The VGG-16 based model obtained similar results to the ResNet50 based classifier during training, with slightly better values such as 0.3920 in accuracy at best and 0.3056 at worst; on the other hand, the validation accuracy obtained an average value of 0.3425 with slight changes to 0.3683 as maximum or 0.3051 as a minimum. Regarding the classification, the performance was not as good as expected since it presented difficulties in classifying the Anxiety and Fear categories; although it did not misclassify all the samples as the ResNet50-based model, the vast majority fell into the Aggressiveness or Neutral categories, correctly classifying only 5.3% of the Anxiety category and 3.1% of the Fear category.
Finally, the last model was trained over the MobileNet architecture in the Teachable Machine tool; this model was the one that obtained better results compared to the other two since it obtained an accuracy value of 0.9710 while the validation accuracy value was 0.6824. The 4-class model correctly classified 86.5% of the test samples in the Aggressiveness category, 71.6% in the Neutral category, and 59.3% in the Anxiety category, having more difficulties in the Fear category classifying only 29.1% of the samples belonging to this category.
Of the three models, the one that obtained the best results was the model trained with the MobileNet architecture, obtaining an accuracy value during training of 0.971 compared to a value of 0.3524 in ResNet50 and 0.392 in VGG-16 using the same database belonging to the project, in addition to the fact that the model trained in MobileNet presented fewer problems in the confusion matrix when classifying the test images in the four categories.
The 4-class confusion matrix for the ResNet50 and VGG-16 models can be seen in figures 5 and 6 respectively, and the confusion matrix for the 4-class MobileNet can be seen in the figure 7.
5.2 3 Class Model
Seeing that the previous classifiers presented some difficulties in classifying the samples belonging to the Anxiety and Fear classes, it was decided to try to unite these classes and turn them into a single class, thus having a model with the following classes:
Combining the Anxiety and Fear categories, the distribution of images was 343 in the Aggressiveness category, 372 in the unified Anxiety/Fear category, and 352 in the Neutral category, resulting in a better balance between the three classes.
For the training of this model, it was decided to use only the MobileNet architecture under the Teachable Machine tool since it was the one that yielded the best results during the training of 4 classes and obtained the best performance at the time of classification. The accuracy value obtained during training was 0.9921, while validation accuracy was 0.6861.
Although the accuracy and validation accuracy values were very similar to the 4-class model, a more noticeable change was observed in the classification. The accuracy per class was calculated for both the 4-class model and the 3-class model, obtaining the following results shown in the table 4:
Model | Aggressiveness | Anxiety | Fear | Neutral |
4-class model | 0.87 | 0.59 | 0.29 | 0.72 |
3-class model | 0.71 | .64 | .64 |
During the classification of the test samples, the 3-class model correctly classified 71.1% of the Aggressiveness samples, 64.2% of the samples in the unified Anxiety/Fear category, and 64.1% in the Neutral category.
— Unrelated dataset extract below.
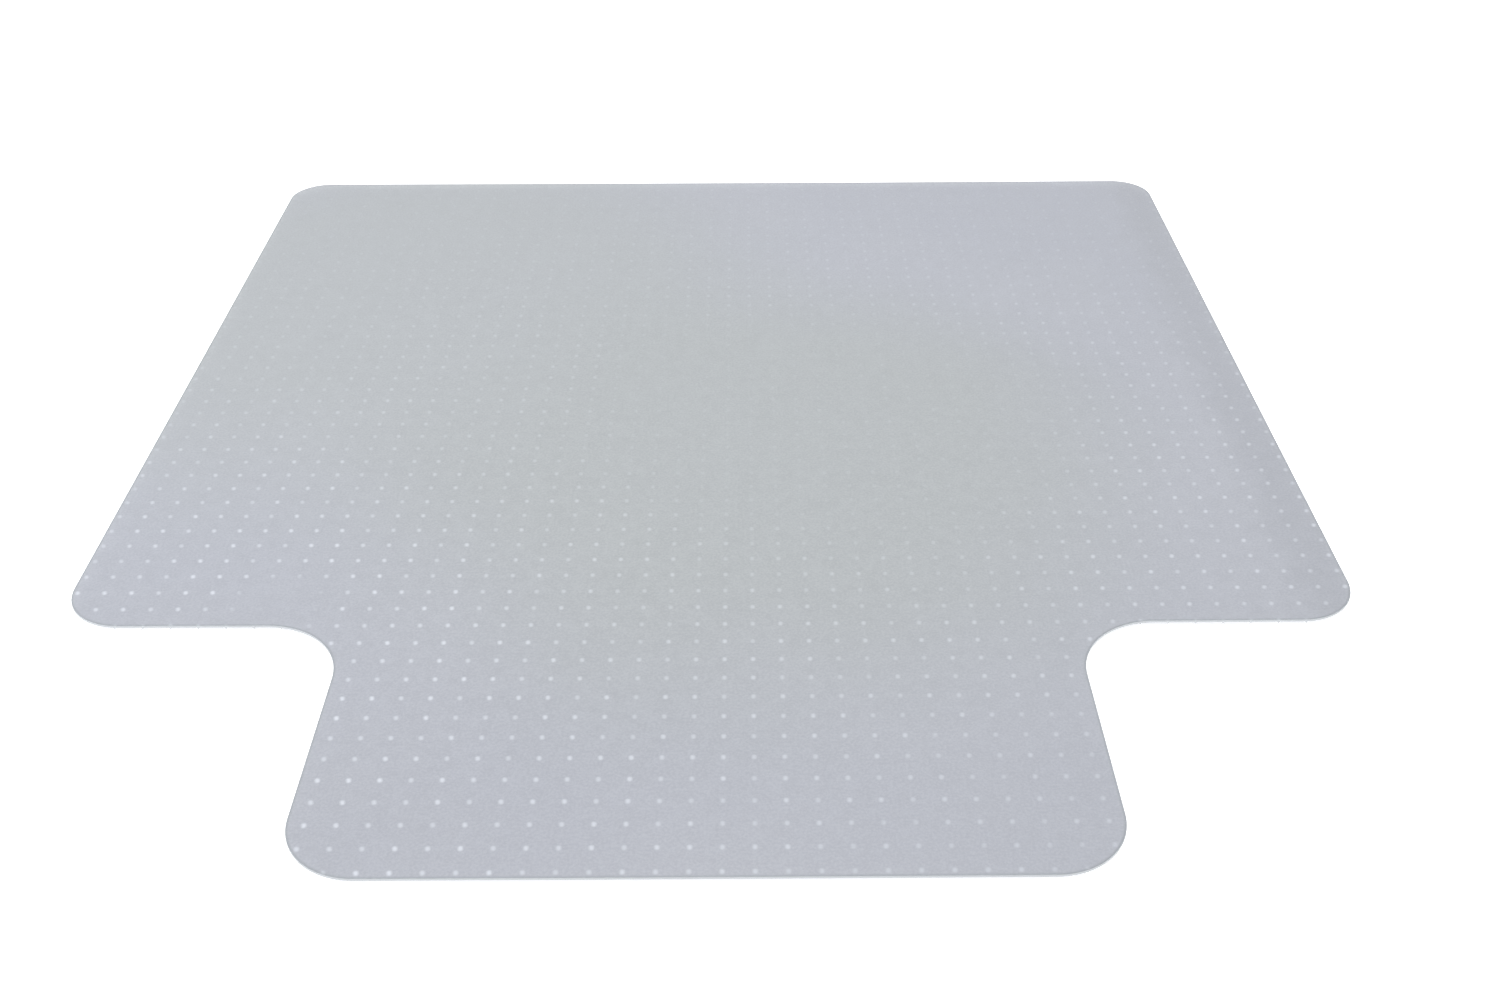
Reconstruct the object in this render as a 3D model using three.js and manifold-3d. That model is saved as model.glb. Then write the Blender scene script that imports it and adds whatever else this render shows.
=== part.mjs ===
// Chair mat for a carpeted floor: a thin plastic plate with a lip that reaches under the desk,
// and a square grid of short studs beneath it that bite into the carpet pile.
// Millimetres, +Z up. The lip points to -Y. The origin is the middle of the mat's bounding box in
// plan, at the height of the stud tips, so the mat stands on z = 0.

import * as THREE from 'three';
import { mergeGeometries, mergeVertices } from 'three/addons/utils/BufferGeometryUtils.js';
import Module from 'manifold-3d';

const wasm = await Module();
wasm.setup();

// Outline, seen from above
const matWidth = 1200;
const matDepth = 1320;
const lipWidth = 662;
const lipDepth = 310;
const backCornerRadius = 48;
const frontCornerRadius = 58;
const lipCornerRadius = 64;
const notchRadius = 75; // inside corners where the lip leaves the main panel
const segmentsPerCorner = 10;

// Thickness, from the top down
const sheetThickness = 1.9;
const webThickness = 0.6; // the skin the studs stand on, which completes the 2.5 mm plate
const studHeight = 4;

// Studs
const studPitch = 25.4;
const firstRowInset = 9; // from the lip's front edge to the first row's centres
const studBaseRadius = 2.4;
const studTipRadius = 1.2;
const studSides = 4;
const studRoot = 0.3; // how far a stud's body runs up into its web
const studEdgeMargin = 2.6; // least distance from a stud's centre to the cut edge
const studStride = 2; // the solid model carries every second stud of the grid, each way

const frontY = -matDepth / 2;
const backY = matDepth / 2;
const shoulderY = frontY + lipDepth;
const webBottom = studHeight;
const webTop = webBottom + webThickness;
const sheetTop = webTop + sheetThickness;

/** The mat's T-shaped outline, counter-clockwise from the left end of the lip's front edge. */
function matOutline() {
  const halfWidth = matWidth / 2;
  const halfLip = lipWidth / 2;
  const right = 0;
  const up = Math.PI / 2;
  const left = Math.PI;
  const down = -Math.PI / 2;
  const notchX = halfLip + notchRadius;
  const notchY = shoulderY - notchRadius;

  const outline = new THREE.Shape();
  outline.moveTo(-halfLip + lipCornerRadius, frontY);
  outline.absarc(halfLip - lipCornerRadius, frontY + lipCornerRadius, lipCornerRadius, down, right);
  outline.absarc(notchX, notchY, notchRadius, left, up, true);
  outline.absarc(halfWidth - frontCornerRadius, shoulderY + frontCornerRadius, frontCornerRadius, down, right);
  outline.absarc(halfWidth - backCornerRadius, backY - backCornerRadius, backCornerRadius, right, up);
  outline.absarc(-halfWidth + backCornerRadius, backY - backCornerRadius, backCornerRadius, up, left);
  outline.absarc(-halfWidth + frontCornerRadius, shoulderY + frontCornerRadius, frontCornerRadius, left, left + up);
  outline.absarc(-notchX, notchY, notchRadius, up, right, true);
  outline.absarc(-halfLip + lipCornerRadius, frontY + lipCornerRadius, lipCornerRadius, left, left + up);
  return outline;
}

/** A flat plate of the mat's outline, from one height to another. */
function plate(bottom, top) {
  const geometry = new THREE.ExtrudeGeometry(matOutline(), {
    depth: top - bottom,
    bevelEnabled: false,
    curveSegments: segmentsPerCorner,
  });
  return geometry.translate(0, 0, bottom);
}

/** Signed distance from a point to a closed outline, positive inside. */
function distanceInside(outline, point) {
  const nearest = new THREE.Vector3();
  const edge = new THREE.Line3();
  let inside = false;
  let distance = Infinity;
  outline.forEach((start, i) => {
    const end = outline[(i + 1) % outline.length];
    edge.start.set(start.x, start.y, 0);
    edge.end.set(end.x, end.y, 0);
    edge.closestPointToPoint(point, true, nearest);
    distance = Math.min(distance, nearest.distanceTo(point));
    const crossesRow = start.y > point.y !== end.y > point.y;
    const crossingX = start.x + ((end.x - start.x) * (point.y - start.y)) / (end.y - start.y);
    if (crossesRow && point.x < crossingX) {
      inside = !inside;
    }
  });
  return inside ? distance : -distance;
}

/** Centres of the studs the solid model carries: mirrored columns either side of the middle, by rows. */
function studCentres() {
  const outline = matOutline().getPoints(segmentsPerCorner);
  const centres = [];
  for (let y = frontY + firstRowInset; y < backY; y += studPitch * studStride) {
    for (let x = studPitch / 2; x < matWidth / 2; x += studPitch * studStride) {
      if (distanceInside(outline, new THREE.Vector3(x, y, 0)) >= studEdgeMargin) {
        centres.push([x, y], [-x, y]);
      }
    }
  }
  return centres;
}

/** One tapered stud, standing on its tip at z = 0 and rooted in the web. */
function stud(x, y) {
  const taper = (studBaseRadius - studTipRadius) / studHeight;
  const rootRadius = studBaseRadius + taper * studRoot;
  const length = studHeight + studRoot;
  const geometry = new THREE.CylinderGeometry(rootRadius, studTipRadius, length, studSides);
  return geometry.rotateX(Math.PI / 2).translate(x, y, length / 2);
}

/** A closed geometry as a manifold solid. */
function toSolid(geometry) {
  const bare = geometry.clone();
  bare.deleteAttribute('normal');
  bare.deleteAttribute('uv');
  const welded = mergeVertices(bare);
  const vertProperties = new Float32Array(welded.attributes.position.array);
  const triVerts = new Uint32Array(welded.index.array);
  return new wasm.Manifold(new wasm.Mesh({ numProp: 3, vertProperties, triVerts }));
}

/** A manifold solid as a flat-shaded geometry. */
function toGeometry(solid) {
  const { vertProperties, triVerts } = solid.getMesh();
  const geometry = new THREE.BufferGeometry();
  geometry.setAttribute('position', new THREE.BufferAttribute(vertProperties, 3));
  geometry.setIndex(new THREE.BufferAttribute(triVerts, 1));
  geometry.computeVertexNormals();
  return geometry;
}

/** The grained plate that the chair rolls on. */
function matSheet() {
  return plate(webTop, sheetTop);
}

/** The studs, joined by the thin web they stand on. */
function gripStuds() {
  const studs = mergeGeometries(studCentres().map(([x, y]) => stud(x, y)));
  return toGeometry(toSolid(plate(webBottom, webTop)).add(toSolid(studs)));
}

function namedMesh(name, geometry, material) {
  const mesh = new THREE.Mesh(geometry, material);
  mesh.name = name;
  return mesh;
}

const frostedPlastic = new THREE.MeshStandardMaterial({ color: 0xbec1c9, roughness: 0.45, metalness: 0 });
const studPlastic = new THREE.MeshStandardMaterial({ color: 0xd9dde2, roughness: 0.3, metalness: 0 });

const chairMat = new THREE.Group();
chairMat.name = 'chair_mat';
chairMat.add(namedMesh('mat_sheet', matSheet(), frostedPlastic));
chairMat.add(namedMesh('grip_studs', gripStuds(), studPlastic));

export default chairMat;
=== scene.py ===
"""The looks of a studded, frosted plastic chair mat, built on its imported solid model.

Two pieces stand for the two solids: the sheet, whose cut edge is rounded and whose wings lift a
little off the floor, and the whole grid of round studs under it.
Everything is in metres, +Z up, with the lip towards -Y and the stud tips on z = 0.
"""

import math
import random

import bmesh
import bpy
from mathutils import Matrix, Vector


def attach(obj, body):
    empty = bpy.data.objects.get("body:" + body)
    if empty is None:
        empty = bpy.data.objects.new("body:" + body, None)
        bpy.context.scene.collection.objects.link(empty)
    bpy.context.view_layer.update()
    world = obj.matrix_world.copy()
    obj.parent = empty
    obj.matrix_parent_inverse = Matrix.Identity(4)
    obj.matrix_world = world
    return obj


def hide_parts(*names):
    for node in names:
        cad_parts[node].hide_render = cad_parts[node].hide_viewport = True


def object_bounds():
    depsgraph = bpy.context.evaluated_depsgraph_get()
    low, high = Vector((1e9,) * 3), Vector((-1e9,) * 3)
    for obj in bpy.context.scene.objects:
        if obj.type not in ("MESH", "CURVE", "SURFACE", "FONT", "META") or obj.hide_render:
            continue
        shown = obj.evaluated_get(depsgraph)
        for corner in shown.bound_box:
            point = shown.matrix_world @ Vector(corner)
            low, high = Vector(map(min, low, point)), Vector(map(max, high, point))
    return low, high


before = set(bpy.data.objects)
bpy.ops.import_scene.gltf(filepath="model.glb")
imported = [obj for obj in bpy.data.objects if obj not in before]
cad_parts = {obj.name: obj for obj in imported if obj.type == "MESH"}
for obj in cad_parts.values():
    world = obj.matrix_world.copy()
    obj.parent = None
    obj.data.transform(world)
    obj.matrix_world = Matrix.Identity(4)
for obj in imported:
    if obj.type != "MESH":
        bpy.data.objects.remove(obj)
cad_low, cad_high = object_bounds()

MM = 0.001
WHITE = (1, 1, 1, 1)

# Outline. The overall size comes from the frame.
FRONT_Y = cad_low.y
BACK_Y = cad_high.y
HALF_WIDTH = cad_high.x
HALF_LIP = 331 * MM
LIP_DEPTH = 310 * MM
SHOULDER_Y = FRONT_Y + LIP_DEPTH
LIP_CORNER = 64 * MM
FRONT_CORNER = 58 * MM
BACK_CORNER = 48 * MM
NOTCH_CORNER = 75 * MM
CORNER_STEPS = 24

# Sheet. Its flat faces end at the rim, which is this far inside the cut edge.
SHEET_TOP = cad_high.z
SHEET_THICKNESS = 2.5 * MM
SHEET_BOTTOM = SHEET_TOP - SHEET_THICKNESS
EDGE_RADIUS = 0.4 * MM
EDGE_STEPS = 4
FLAT_RIM = 3 * MM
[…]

Compared to the 4-class model, the percentage of classification hits in the aggressiveness and neutral categories decreased from 86.5 and 71.6 to 71.1 and 64. On the other hand, in the Anxiety and Fear categories, more balanced values were obtained for the remaining classes, since when these classes were separated, a percentage of classification hits of 59.3% and 29.1% were obtained, respectively, and when they were unified into a single class, a percentage of hits of 64.2% was obtained.
The summary of percentages can be seen in tables 5 and 6. The 4-class and 3-class confusion matrix for the MobileNet model can also be seen in figures 7 and 8 respectively.
6 Discussion
As we can see from the results section, the architecture and the data available for training the model play a crucial role. The resulting model will lack reliability and robustness if the used dataset does not have enough samples or such samples have poor quality. On the other hand, if there is a considerably good amount of data, but the architecture under which the model is trained is not suitable to solve the problem, the results obtained will not be satisfactory, so it is essential to improve both elements.
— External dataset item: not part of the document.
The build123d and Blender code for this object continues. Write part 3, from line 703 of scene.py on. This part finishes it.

Thus, this research provides a method for classifying canine emotional behavior. The proposed approach differentiates from previous works in that they have mainly focused on detecting poses such as standing, sitting, or lying down. We aim to support the ethological study of canine behavior with this research work, providing computer science tools.
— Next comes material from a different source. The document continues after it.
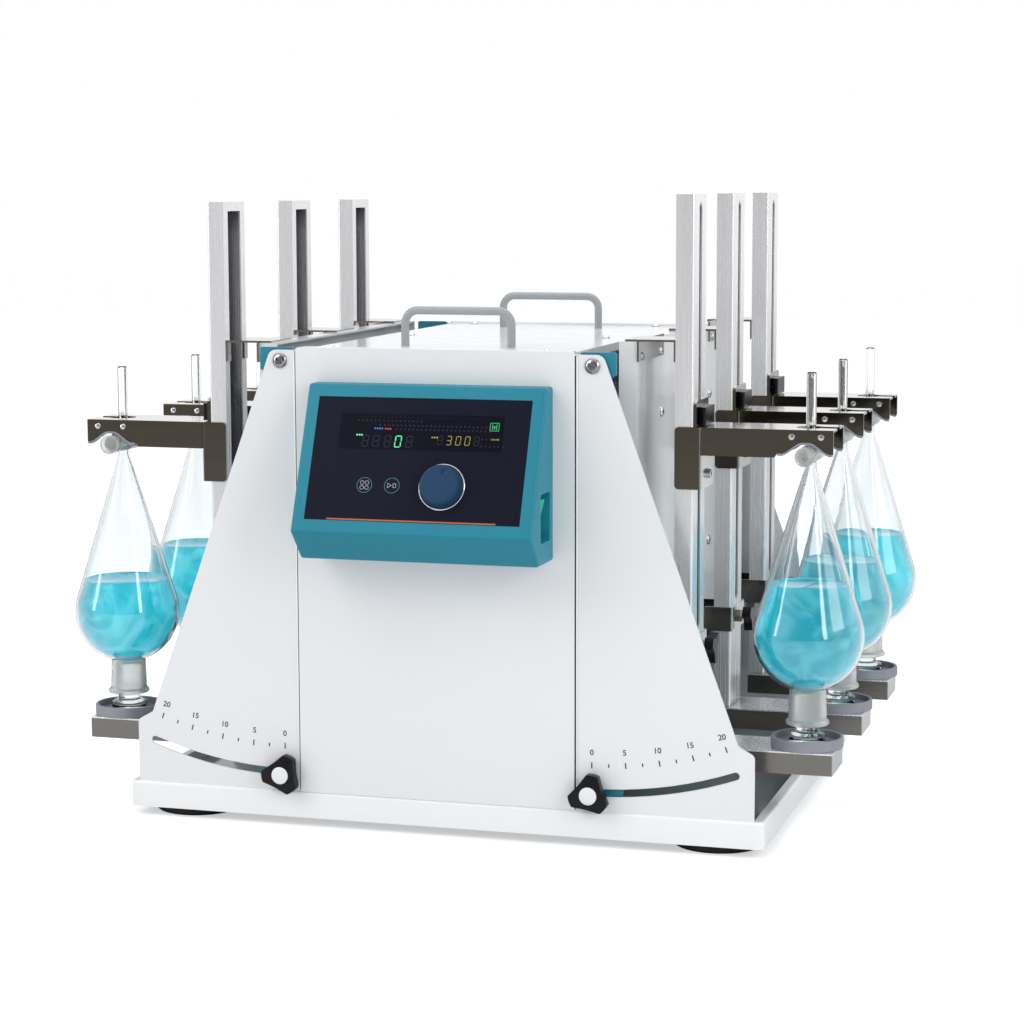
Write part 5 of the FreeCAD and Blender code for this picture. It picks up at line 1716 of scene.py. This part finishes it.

This research is limited to four basic emotional categories: aggressiveness, anxiety, fear, and neutral. It can get expanded to more categories or behaviors such as happiness, sadness, and discomfort, among other categories. However, it is limited to behaviors that have attitudes or actions visible to the human eye and can be captured or recorded with a camera. This research can be helpful as a basis for other researchers in the area who are interested in the subject and can improve or refine the proposed method to create more robust models or cover more behaviors and applications.
7 Conclusions
Given that dogs are an essential part of society today, their study and the development of new technologies that allow us to make better decisions regarding their care or help us better understand them are relevant.
This research provides a methodology with which it is possible to detect and classify dog behavior through artificial vision, machine learning, and transfer learning techniques. The classification of behaviors in this work is limited to aggression, anxiety, fear, and neutral being these four categories under which convolutional neural network models were trained, obtaining mixed results, opening the possibility of carrying out new technologies or more research in what to canine behavior respects combining computational models.
The methodology can be improved, and the model is not perfect; however, decent results were obtained that can serve as a basis to expand either the range of behaviors to detect, or on the contrary, focus on perfecting the detection of a single behavior according to the applications or uses that are required of a said computational model.